To find when the distance between the minute hand and hour hand is increasing most rapidly, lets think through what happens.  At 12:00, the hands are together, but the minute hand is moving away from the hour hand.  Actually they are both moving to the right, but the minute hand moves 12 times faster.  The time at which the distance between the two hands are increasing most rapidly would be when the second derivative of s with respect to time is zero.  This will  occur sometime before the hands are pointing in opposite directions, which works out to be 1/2(12/11)(60)  minutes past 12.

>    sp := diff(s,t);  

sp := 11/30/(25-24*cos(11/360*Pi*t))^(1/2)*sin(11/360*Pi*t)*Pi

>    spp := normal(diff(sp,t));  

spp := -121/10800*Pi^2*(12*sin(11/360*Pi*t)^2-25*cos(11/360*Pi*t)+24*cos(11/360*Pi*t)^2)/(25-24*cos(11/360*Pi*t))^(3/2)

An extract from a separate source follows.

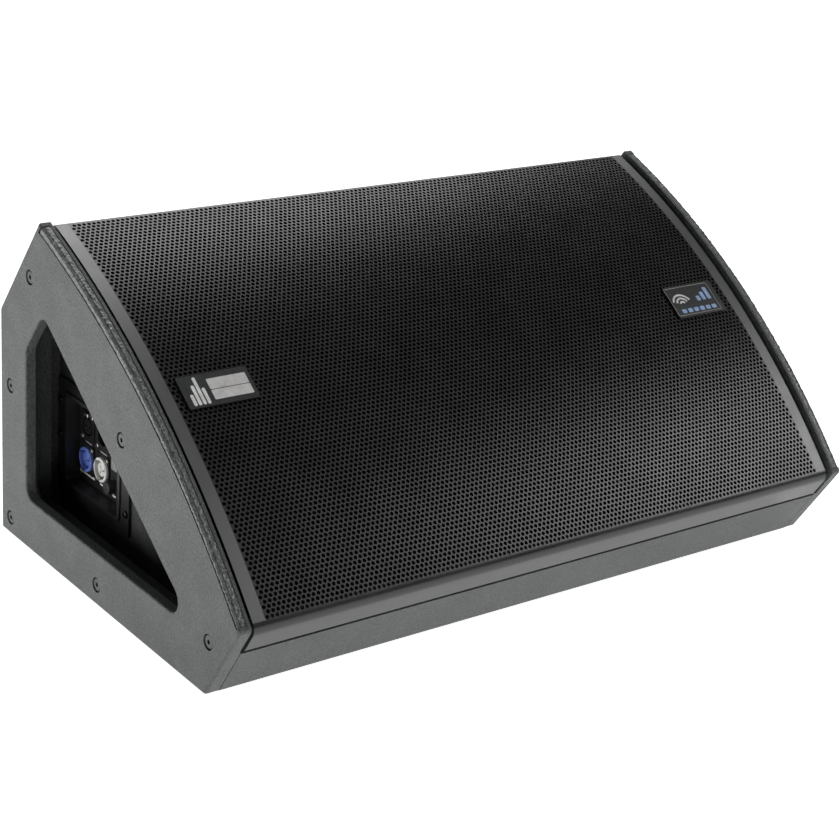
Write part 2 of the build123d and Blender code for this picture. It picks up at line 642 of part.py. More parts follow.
def make_tray():
    flange = extrude(RectangleRounded(*TRAY_FLANGE, 4), -TRAY_WALL)
    outer = TRAY_MOUTH[0] + 2 * TRAY_WALL, TRAY_MOUTH[1] + 2 * TRAY_WALL
    bead = extrude(RectangleRounded(outer[0] + 2, outer[1] + 2, 5), 2.2)
    bead = fillet(bead.faces().sort_by(Axis.Z)[-1].edges(), 1.5)
    box = extrude(RectangleRounded(*outer, 5), -TRAY_DEPTH - TRAY_WALL)
    tray = flange + bead + box - Pos(0, 0, 3) * extrude(RectangleRounded(*TRAY_MOUTH, 3), -TRAY_DEPTH - 3)
    for x, y in connector_places():
        tray -= on_floor(x, y) * Cylinder(BARREL_RADIUS, 20)
    for place in connector_screw_places():
        tray -= place * Cylinder(1.4, 12)
    tray -= on_floor(COLUMNS[0], SIGNAL_ROW + LATCH_OFFSET) * Box(LATCH[0] + 1, LATCH[1] + 1, 20)
    tray -= on_floor(*KNOB) * Cylinder(3.6, 20)
    for place in tray_screw_places():
        tray -= place * Cylinder(PAN_SCREW / 2, 20)
    save("connector_tray", TRAY * tray)


def flange_plate():
    plate = extrude(RectangleRounded(FLANGE_PLATE[0], FLANGE_PLATE[1], 3), FLANGE_PLATE[2])
    for sign in (-1, 1):
        plate -= Pos(sign * CONNECTOR_SCREW[0], sign * CONNECTOR_SCREW[1], 0) * Cylinder(1.6, 8)
    return plate


def contact_places():
    return [Pos(3.5, 0.0, 0), Pos(-3.5, 0.0, 0), Pos(0, -3.5, 0)]


def make_signal_connectors():
    socket = flange_plate() + Pos(0, 0, -9.7) * Cylinder(BARREL_RADIUS, 22.6)
    socket -= Pos(0, 0, -6) * (Cylinder(9.7, 20) - Cylinder(7.8, 20))
    for place in contact_places():
        socket -= place * Cylinder(1.4, 24)
    slot = LATCH[0] + 2 * LATCH_CLEARANCE, LATCH[1] + 2 * LATCH_CLEARANCE
    socket -= Pos(0, LATCH_OFFSET, 0) * Box(*slot, 60)
    save("signal_input_socket", TRAY * on_floor(COLUMNS[0], SIGNAL_ROW) * socket)
    tab = Pos(0, LATCH_OFFSET, 1.2) * Box(*LATCH, 5.6)
    tab = fillet(tab.edges().filter_by(Axis.Z) + tab.faces().sort_by(Axis.Z)[-1].edges(), 1)
    tab += Pos(0, LATCH_OFFSET, -5.6) * Box(LATCH[0] - 1, LATCH[1] - 1.4, 8.2)
    save("input_latch_tab", TRAY * on_floor(COLUMNS[0], SIGNAL_ROW) * tab)

    link = flange_plate() + Pos(0, 0, -9.7) * Cylinder(BARREL_RADIUS, 22.6)
    link -= Pos(0, 0, 6) * Cylinder(9.4, 40)
    for place in contact_places():
        link -= place * Pos(0, 0, -12) * Cylinder(1.2, 14)
    link_place = TRAY * on_floor(COLUMNS[1], SIGNAL_ROW)
    pins = [place * Pos(0, 0, -12) * Cylinder(1.2, 14) for place in contact_places()]
    pins = [chamfer(pin.faces().sort_by(Axis.Z)[-1].edges(), 0.5) for pin in pins]
    save("signal_link_plug", link_place * link)
    save("link_pins", *[link_place * pin for pin in pins])


def mains_socket():
    """Round twist-lock mains socket: a bezel, a keyed recess and a slotted core."""
    body = Pos(0, 0, 2.3) * Cylinder(BEZEL_RADIUS, 4.6)
    body = fillet(body.faces().sort_by(Axis.Z)[-1].edges(), 1.2)
    body += Pos(0, 0, -10) * Cylinder(BARREL_RADIUS, 20)
    body -= Cylinder(9.9, 32) - Cylinder(6.6, 32)
    body -= Pos(0, 0, 8) * Cylinder(8, 11)
    for angle in (20, 140, 260):
        body -= Rot(0, 0, angle) * Pos(10.4, 0, 0) * Box(3, 4.5, 22)
    for angle in (0, 120, 240):
        body -= Rot(0, 0, angle) * Pos(3.6, 0, 2) * Box(3.6, 1.3, 16)
    return body


def make_mains_connectors():
    plates = []
    for name, column in (("mains_inlet", COLUMNS[0]), ("mains_outlet", COLUMNS[1])):
        place = TRAY * on_floor(column, MAINS_ROW)
        save(name, place * mains_socket())
        plates.append(place * (flange_plate() - Cylinder(BEZEL_RADIUS, 20)))
    save("mains_flange_plates", *plates)
    heads = []
    for place in connector_screw_places():
        head = Cylinder(2.6, 1.4, align=(Align.CENTER, Align.CENTER, Align.MIN))
        head = fillet(head.faces().sort_by(Axis.Z)[-1].edges(), 0.8)
        head -= Pos(0, 0, 1.2) * Box(3.2, 0.6, 1) + Pos(0, 0, 1.2) * Box(0.6, 3.2, 1)
        shank = Pos(0, 0, -3.5) * Cylinder(1.4, 7)
        heads.append(TRAY * place * Pos(0, 0, FLANGE_PLATE[2]) * (head + shank))
    save("connector_screws", *heads)


def make_controls():
    knob = Pos(0, 0, 5.5) * Cylinder(6.5, 9)
    knob = fillet(knob.faces().sort_by(Axis.Z)[-1].edges(), 0.8)
    for i in range(18):
        knob -= Rot(0, 0, 20 * i) * Pos(6.7, 0, 6) * Box(0.9, 0.9, 12)
    knob -= Pos(0, 3.6, 10) * Box(0.8, 4.4, 1)
    knob -= Pos(0, 0, 3) * Cylinder(3.0, 6.1)
    save("level_knob", TRAY * on_floor(*KNOB) * knob)
    pot = Pos(0, 0, -7.5) * Box(16, 16, 9) + Pos(0, 0, -1.5) * Cylinder(3.3, 3)
    pot += Pos(0, 0, 2.5) * Cylinder(2.95, 6)
    save("level_potentiometer", TRAY * on_floor(*KNOB) * pot)
    plate = extrude(RectangleRounded(33, 28, 1.5), 0.8)
    save("legend_plate", TRAY * on_floor(29, 2) * plate)


# ---------------------------------------------------------------- electronics behind the tray
def make_electronics():
    front = -TRAY_DEPTH - TRAY_WALL
    shell = Pos(0, 0, HOUSING_BACK) * extrude(Rectangle(*HOUSING), front - HOUSING_BACK)
    inner = [side - 2 * HOUSING_WALL for side in HOUSING]
    cavity = Pos(0, 0, HOUSING_BACK + HOUSING_WALL) * extrude(Rectangle(*inner), front - HOUSING_BACK)
    housing = shell - cavity
    for hole in (LEAD_HOLE_WOOFER, LEAD_HOLE_HF):
        housing -= Pos(HOUSING[0] / 2, *hole) * Rot(0, 90, 0) * Cylinder(LEAD_RADIUS, 10)
    save("amplifier_housing", TRAY * housing)

    fins = Pos(0, 0, HOUSING_BACK - 2) * Box(96, 84, 4)
    for i in range(12):
        fins += Pos(-44 + 8 * i, 0, HOUSING_BACK - 12) * Box(2.2, 84, 18)
    save("heat_sink", TRAY * fins)

    board = Pos(0, 0, BOARD_LEVEL) * Box(100, 88, 1.6)
    posts, corners = [], [(x, y) for x in (-44, 44) for y in (-38, 38)]
    back_inside = HOUSING_BACK + HOUSING_WALL
    for x, y in corners:
        length = BOARD_LEVEL - 0.8 - back_inside
        posts.append(TRAY * Pos(x, y, back_inside + length / 2) * Cylinder(3, length))
    save("power_board", TRAY * board)
    save("board_standoffs", *posts)
    amp = Pos(34, 4, BOARD_LEVEL - 0.8 - 17) * Box(1.6, 60, 34)
    save("amplifier_board", TRAY * amp)
    cans = [TRAY * Pos(-30 + 22 * i, 26, BOARD_LEVEL - 0.8 - 14) * Cylinder(9, 28) for i in range(3)]
    save("reservoir_capacitors", *cans)
    core = Pos(-16, -14, BOARD_LEVEL - 0.8 - 13) * Box(38, 32, 26)
    core = fillet(core.edges().filter_by(Axis.Z), 4)
    save("switching_transformer", TRAY * core)


# ---------------------------------------------------------------- internal leads
def bend_radii(points):
    """The largest arc that each corner's two runs allow."""
    radii = []
    for a, b, c in zip(points, points[1:], points[2:]):
        before, after = Vector(b) - Vector(a), Vector(c) - Vector(b)
        turn = before.get_angle(after)
        radii.append(0.45 * min(before.length, after.length) / tan(radians(turn / 2)))
    return radii


def lead(name, points):
    path = FilletPolyline(*points, radius=bend_radii(points))
    start = Plane(origin=path @ 0, z_dir=path % 0)
    save(name, sweep(start * Circle(LEAD_RADIUS), path=path))


def route(start, end, before, after):
    """Lead route: bends placed from its start, then one placed from its end."""
    bends = [(start.X + x, start.Y + y, start.Z + z) for x, y, z in before]
    return [tuple(start), *bends, (end.X + after[0], end.Y + after[1], end.Z + after[2]), tuple(end)]


def make_leads():
    """The leads from the housing's side to the driver's terminals."""
    side = HOUSING[0] / 2 - HOUSING_WALL
    start = TRAY.from_local_coords((side, *LEAD_HOLE_WOOFER))
    end = FRONT.from_local_coords((-104.0, 0, -108.0))
    bends = [(0, -26, 0), (40, -46, 3), (86, -50, -4)]
    lead("woofer_lead", route(start, end, bends, (-30, 6, -3)))
    start = TRAY.from_local_coords((side, *LEAD_HOLE_HF))
    end = FRONT.from_local_coords((-46.0, 0, -185.5))
    bends = [(0, -34, 0), (44, -46, -8), (92, -24, -13)]
    lead("hf_lead", route(start, end, bends, (-34, 4, -2)))


def main():
    os.makedirs("parts", exist_ok=True)
    make_cabinet_boards()
    make_feet()
    make_baffle()
    make_partitions()
    make_battens()
    make_cheeks()
    make_grille()
    make_pan_head_screws()
    make_frame()
    make_driver_fixings()
    make_motor()
    make_moving_parts()
    make_suspension()
    make_high_frequency_unit()
    make_terminals()
    make_tray()
    make_signal_connectors()
    make_mains_connectors()
    make_controls()
    make_electronics()
    make_leads()


main()
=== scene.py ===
import json
import math

import bpy
import numpy as np
from mathutils import Matrix, Vector, noise


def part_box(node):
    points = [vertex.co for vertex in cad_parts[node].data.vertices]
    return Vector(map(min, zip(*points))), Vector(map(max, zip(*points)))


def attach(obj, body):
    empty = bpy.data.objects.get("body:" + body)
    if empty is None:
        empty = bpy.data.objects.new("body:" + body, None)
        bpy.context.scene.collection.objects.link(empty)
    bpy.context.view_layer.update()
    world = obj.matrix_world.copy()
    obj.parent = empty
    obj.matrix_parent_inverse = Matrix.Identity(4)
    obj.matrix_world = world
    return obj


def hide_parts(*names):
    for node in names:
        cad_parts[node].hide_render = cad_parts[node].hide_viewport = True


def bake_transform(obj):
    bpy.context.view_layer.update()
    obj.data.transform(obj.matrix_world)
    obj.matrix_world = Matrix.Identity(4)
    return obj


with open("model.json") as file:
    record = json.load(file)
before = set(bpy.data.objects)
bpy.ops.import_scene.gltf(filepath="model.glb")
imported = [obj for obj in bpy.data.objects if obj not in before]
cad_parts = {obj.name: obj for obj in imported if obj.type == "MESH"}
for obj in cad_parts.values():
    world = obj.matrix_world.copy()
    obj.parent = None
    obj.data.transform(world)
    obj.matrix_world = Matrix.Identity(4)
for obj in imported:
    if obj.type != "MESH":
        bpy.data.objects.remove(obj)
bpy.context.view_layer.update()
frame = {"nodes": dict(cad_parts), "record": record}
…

>    ti := fsolve(spp,t,0..30*12/11);         

ti := 7.529022202

>     evalf(subs(t=ti,sp));                                 

.2879793266

>    evalf(subs(t=ti,s));                            

2.645751311

>   

>   

So at about 7.529 minutes after 12, the distance between the tips of the minute hand and the hour hand is increasing at the maximum rate of about .288 feet per minute.  Also, the tips are about 2.65 feet apart at that time.